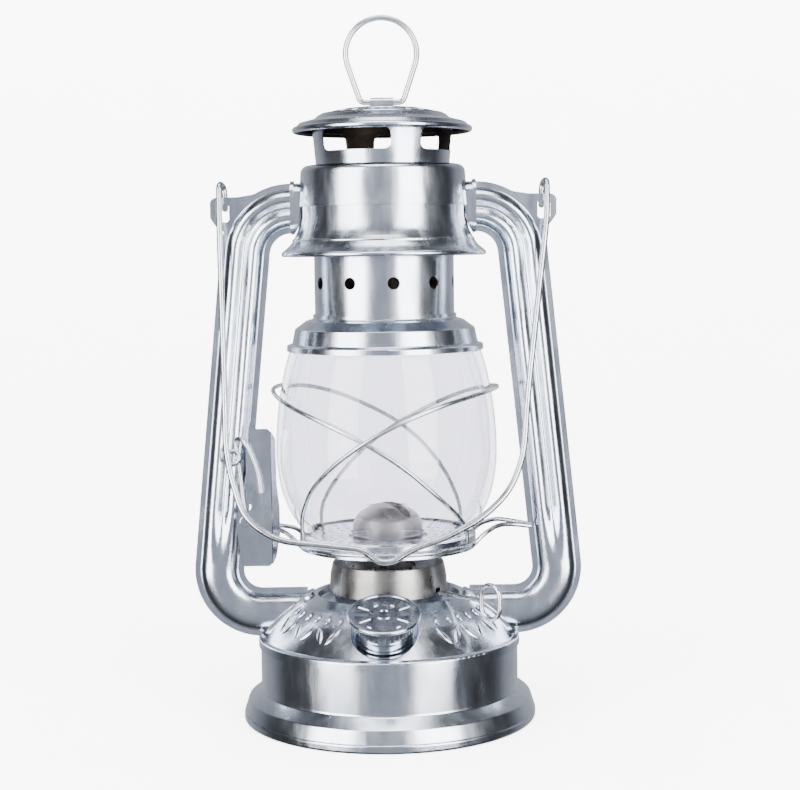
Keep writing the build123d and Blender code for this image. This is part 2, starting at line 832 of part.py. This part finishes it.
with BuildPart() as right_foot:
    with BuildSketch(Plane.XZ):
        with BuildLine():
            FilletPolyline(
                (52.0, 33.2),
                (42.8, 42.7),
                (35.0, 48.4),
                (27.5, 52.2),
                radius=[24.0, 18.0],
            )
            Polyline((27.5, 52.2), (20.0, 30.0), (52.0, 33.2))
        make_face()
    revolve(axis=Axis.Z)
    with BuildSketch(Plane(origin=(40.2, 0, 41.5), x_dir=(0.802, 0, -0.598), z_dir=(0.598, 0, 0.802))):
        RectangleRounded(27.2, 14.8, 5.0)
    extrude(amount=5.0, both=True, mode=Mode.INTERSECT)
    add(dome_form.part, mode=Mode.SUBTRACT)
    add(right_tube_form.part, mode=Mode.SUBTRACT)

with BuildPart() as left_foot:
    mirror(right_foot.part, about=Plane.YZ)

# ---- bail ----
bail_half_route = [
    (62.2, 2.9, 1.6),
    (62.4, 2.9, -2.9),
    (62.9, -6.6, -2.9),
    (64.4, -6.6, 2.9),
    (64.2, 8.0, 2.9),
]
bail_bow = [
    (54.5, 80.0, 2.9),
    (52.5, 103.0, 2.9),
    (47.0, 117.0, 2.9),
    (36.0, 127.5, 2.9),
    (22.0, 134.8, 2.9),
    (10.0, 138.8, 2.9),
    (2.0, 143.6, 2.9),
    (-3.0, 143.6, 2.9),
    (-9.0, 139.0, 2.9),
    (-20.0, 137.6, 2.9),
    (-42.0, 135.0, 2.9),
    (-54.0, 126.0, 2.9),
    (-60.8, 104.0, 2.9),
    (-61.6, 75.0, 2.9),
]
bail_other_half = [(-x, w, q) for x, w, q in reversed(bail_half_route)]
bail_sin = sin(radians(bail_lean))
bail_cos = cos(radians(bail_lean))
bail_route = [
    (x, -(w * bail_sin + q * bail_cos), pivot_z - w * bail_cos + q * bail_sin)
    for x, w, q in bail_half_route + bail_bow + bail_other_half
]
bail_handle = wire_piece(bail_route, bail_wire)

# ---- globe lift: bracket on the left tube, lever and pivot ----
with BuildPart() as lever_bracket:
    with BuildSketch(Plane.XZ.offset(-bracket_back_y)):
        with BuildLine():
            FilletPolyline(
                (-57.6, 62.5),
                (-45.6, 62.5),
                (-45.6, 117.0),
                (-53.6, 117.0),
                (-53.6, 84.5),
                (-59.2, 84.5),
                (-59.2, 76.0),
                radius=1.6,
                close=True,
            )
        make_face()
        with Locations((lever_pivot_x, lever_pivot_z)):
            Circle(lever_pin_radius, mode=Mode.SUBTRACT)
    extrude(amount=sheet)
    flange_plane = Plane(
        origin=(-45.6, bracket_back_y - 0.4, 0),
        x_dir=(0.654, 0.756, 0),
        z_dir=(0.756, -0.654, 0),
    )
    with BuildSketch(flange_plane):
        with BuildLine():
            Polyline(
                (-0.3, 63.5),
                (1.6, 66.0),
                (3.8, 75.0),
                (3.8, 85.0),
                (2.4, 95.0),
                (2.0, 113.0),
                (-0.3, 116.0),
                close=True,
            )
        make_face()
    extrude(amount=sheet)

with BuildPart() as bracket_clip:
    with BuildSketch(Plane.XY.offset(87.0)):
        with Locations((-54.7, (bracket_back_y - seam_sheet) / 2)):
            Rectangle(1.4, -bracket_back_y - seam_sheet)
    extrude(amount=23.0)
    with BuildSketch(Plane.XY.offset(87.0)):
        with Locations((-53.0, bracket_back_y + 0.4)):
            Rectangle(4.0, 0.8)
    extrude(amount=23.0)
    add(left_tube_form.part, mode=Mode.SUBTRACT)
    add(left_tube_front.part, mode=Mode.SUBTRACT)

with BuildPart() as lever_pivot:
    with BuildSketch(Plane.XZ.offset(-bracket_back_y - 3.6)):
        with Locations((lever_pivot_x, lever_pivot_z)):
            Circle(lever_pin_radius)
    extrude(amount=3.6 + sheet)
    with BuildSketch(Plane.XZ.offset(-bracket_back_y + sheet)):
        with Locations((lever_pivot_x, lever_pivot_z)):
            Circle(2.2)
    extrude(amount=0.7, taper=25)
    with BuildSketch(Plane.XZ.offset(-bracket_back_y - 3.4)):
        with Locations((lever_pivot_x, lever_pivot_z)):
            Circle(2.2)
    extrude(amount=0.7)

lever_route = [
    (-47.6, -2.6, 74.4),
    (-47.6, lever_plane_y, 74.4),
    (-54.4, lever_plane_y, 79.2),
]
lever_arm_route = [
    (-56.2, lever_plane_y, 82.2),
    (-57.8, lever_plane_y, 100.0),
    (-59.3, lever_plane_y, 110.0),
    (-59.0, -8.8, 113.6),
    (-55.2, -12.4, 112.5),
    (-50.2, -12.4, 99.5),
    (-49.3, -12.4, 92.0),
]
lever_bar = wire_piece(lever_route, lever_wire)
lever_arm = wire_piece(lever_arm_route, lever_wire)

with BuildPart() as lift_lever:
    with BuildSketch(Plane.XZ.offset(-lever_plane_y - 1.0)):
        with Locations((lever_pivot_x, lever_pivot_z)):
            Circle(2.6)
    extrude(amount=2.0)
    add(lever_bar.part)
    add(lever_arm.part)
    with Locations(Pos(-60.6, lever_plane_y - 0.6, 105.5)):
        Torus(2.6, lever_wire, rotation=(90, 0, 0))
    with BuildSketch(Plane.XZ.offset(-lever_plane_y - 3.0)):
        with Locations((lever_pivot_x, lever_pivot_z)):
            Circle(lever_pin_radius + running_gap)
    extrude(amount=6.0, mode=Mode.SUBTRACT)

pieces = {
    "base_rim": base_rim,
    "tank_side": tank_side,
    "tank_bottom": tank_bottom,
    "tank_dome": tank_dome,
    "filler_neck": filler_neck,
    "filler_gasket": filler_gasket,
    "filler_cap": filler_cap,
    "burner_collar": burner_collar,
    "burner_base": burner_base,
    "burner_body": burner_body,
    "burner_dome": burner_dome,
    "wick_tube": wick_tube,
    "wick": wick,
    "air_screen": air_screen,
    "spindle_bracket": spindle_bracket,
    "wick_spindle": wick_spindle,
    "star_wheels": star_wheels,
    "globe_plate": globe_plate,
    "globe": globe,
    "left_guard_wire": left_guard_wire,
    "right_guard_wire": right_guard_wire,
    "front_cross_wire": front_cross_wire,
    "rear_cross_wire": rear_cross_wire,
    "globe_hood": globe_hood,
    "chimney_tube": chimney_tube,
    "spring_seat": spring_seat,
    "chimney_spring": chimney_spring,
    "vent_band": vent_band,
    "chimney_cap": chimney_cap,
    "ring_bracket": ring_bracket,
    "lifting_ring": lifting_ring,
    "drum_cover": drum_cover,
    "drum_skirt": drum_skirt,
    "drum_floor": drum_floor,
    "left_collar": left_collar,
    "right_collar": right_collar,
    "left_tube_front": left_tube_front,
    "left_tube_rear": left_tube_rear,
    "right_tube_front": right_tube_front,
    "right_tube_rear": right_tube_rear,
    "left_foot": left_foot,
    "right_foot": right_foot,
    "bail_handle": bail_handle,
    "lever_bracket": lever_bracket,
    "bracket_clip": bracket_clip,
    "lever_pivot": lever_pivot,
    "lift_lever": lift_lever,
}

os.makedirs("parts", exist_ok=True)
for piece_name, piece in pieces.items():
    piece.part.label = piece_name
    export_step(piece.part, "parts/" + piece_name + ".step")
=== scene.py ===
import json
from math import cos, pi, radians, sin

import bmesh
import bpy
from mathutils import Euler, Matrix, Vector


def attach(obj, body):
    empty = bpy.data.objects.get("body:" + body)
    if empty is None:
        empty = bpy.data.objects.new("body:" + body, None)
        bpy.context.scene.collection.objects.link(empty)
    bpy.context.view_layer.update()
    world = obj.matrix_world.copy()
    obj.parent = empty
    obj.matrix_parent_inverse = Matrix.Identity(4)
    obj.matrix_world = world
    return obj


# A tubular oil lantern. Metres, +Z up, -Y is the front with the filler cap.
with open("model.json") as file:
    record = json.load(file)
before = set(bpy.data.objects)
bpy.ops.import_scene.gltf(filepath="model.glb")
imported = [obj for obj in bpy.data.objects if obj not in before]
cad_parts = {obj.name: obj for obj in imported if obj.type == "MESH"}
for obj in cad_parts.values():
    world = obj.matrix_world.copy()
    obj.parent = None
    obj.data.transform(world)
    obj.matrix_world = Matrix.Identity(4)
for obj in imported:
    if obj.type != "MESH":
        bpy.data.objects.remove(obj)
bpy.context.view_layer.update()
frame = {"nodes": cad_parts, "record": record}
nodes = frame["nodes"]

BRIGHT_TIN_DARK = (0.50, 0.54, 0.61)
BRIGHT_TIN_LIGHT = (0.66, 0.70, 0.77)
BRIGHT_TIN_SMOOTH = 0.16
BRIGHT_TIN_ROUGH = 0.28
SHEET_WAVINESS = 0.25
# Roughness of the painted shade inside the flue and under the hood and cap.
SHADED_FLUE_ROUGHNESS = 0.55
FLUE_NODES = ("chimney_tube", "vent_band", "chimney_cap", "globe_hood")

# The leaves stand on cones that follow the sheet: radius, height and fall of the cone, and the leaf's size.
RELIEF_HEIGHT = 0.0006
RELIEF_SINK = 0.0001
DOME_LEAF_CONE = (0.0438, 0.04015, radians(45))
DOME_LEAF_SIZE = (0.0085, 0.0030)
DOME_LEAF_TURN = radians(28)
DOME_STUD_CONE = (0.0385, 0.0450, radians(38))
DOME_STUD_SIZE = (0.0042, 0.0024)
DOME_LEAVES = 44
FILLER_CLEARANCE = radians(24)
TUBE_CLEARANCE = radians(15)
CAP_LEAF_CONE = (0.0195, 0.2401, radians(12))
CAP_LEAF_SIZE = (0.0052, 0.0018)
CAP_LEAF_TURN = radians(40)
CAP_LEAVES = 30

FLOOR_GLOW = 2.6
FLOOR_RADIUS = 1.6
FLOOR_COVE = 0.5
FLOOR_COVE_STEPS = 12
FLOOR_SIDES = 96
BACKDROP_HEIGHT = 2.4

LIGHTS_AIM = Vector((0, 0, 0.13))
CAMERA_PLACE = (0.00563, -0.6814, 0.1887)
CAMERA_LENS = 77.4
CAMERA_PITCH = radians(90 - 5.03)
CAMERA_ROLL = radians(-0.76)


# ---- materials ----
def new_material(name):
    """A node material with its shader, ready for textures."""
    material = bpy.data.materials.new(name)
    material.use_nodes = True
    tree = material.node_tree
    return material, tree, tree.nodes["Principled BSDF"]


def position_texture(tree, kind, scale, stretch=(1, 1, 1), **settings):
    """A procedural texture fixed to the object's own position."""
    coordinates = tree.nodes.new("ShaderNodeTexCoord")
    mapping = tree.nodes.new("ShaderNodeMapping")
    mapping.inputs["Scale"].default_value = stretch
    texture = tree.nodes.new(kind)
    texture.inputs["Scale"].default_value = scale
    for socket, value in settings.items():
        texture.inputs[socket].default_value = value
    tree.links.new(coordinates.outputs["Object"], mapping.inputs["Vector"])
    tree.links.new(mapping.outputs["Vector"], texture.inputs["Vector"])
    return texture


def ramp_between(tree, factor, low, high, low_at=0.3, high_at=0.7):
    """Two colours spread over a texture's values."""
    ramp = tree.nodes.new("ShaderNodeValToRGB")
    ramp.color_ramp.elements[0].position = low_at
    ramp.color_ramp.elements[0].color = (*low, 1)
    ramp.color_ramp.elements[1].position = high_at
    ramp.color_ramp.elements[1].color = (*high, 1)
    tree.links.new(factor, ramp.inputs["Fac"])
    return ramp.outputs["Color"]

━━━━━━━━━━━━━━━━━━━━

TO DO: Print exactly the lines from the one containing "for piece_name, piece" to the one containing "bpy.data.objects.remove(obj)", both included, and nothing else.

THE RESULT:
for piece_name, piece in pieces.items():
    piece.part.label = piece_name
    export_step(piece.part, "parts/" + piece_name + ".step")
=== scene.py ===
import json
from math import cos, pi, radians, sin

import bmesh
import bpy
from mathutils import Euler, Matrix, Vector


def attach(obj, body):
    empty = bpy.data.objects.get("body:" + body)
    if empty is None:
        empty = bpy.data.objects.new("body:" + body, None)
        bpy.context.scene.collection.objects.link(empty)
    bpy.context.view_layer.update()
    world = obj.matrix_world.copy()
    obj.parent = empty
    obj.matrix_parent_inverse = Matrix.Identity(4)
    obj.matrix_world = world
    return obj


# A tubular oil lantern. Metres, +Z up, -Y is the front with the filler cap.
with open("model.json") as file:
    record = json.load(file)
before = set(bpy.data.objects)
bpy.ops.import_scene.gltf(filepath="model.glb")
imported = [obj for obj in bpy.data.objects if obj not in before]
cad_parts = {obj.name: obj for obj in imported if obj.type == "MESH"}
for obj in cad_parts.values():
    world = obj.matrix_world.copy()
    obj.parent = None
    obj.data.transform(world)
    obj.matrix_world = Matrix.Identity(4)
for obj in imported:
    if obj.type != "MESH":
        bpy.data.objects.remove(obj)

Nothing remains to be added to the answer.